En base a ello, y teniendo generalmente como testigo a Toby –que de manera creciente asumirá su indignación ante el comportamiento errático de Tom- THAT’S MY MAN se erige en un apólogo moral que logra trascender su vehículo en defensa de la felicidad conyugar, para erigirse en sus mejores momentos como una nueva demostración de la convicción en torno a la fuerza transformadora del amor, que presidió el conjunto de la obra borzaguiana. Todo ello brindará instantes revestidos de una pasmosa sinceridad emocional, centrados sobre todo en observaciones de la esposa, a partir de los constantes y decepcionantes comportamientos de Tom.

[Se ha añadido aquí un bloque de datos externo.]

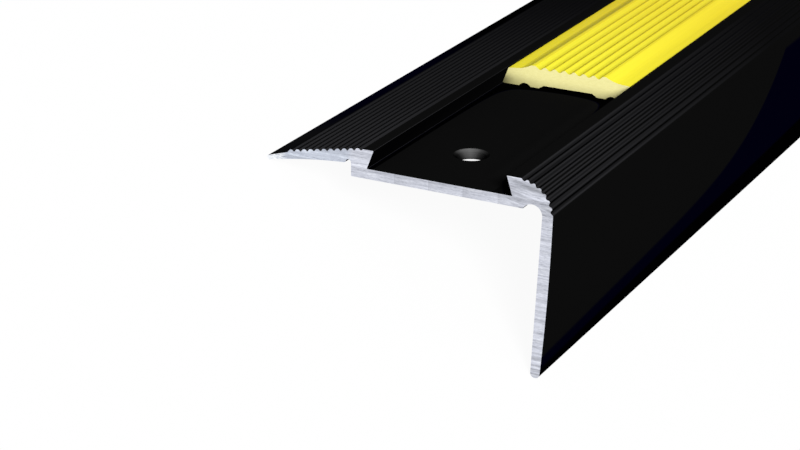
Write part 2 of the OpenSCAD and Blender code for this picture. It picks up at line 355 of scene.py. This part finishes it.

Unamos a ello no pocos instantes en los que la fuerza de la escenografía transmitirá un plus de intensidad a la situación planteada –la decrépita habitación de hotel en la que se hospedarán en su noche de bodas, la nueva mansión en Bel Air que Tom ganará en una partida, y a la que acudirá la esposa extasiada, la casi sobrenatural iluminación de la escena en la que el padre regresará al regazo de su pequeño hijo, enfermo de meningitis, recitándole unos versos para devolverle una cierta calidez emocional-. Todo ello permitirá asistir a una película atractiva, que justo es reconocer asume algunos pequeños baches, pero que en su conjunto asume por un lado su extraña mixtura genérica –cercana por momentos a títulos de su tiempo, firmado por cineastas tan cercanos al universo de Borzage, como Leo McCarey, Frank Capra, Henry King o incluso John Ford- y, en sus mejores momentos, una intensidad emocional deudora del mundo de uno de los cineastas más comprometidos en su obra con la fuerza del amor.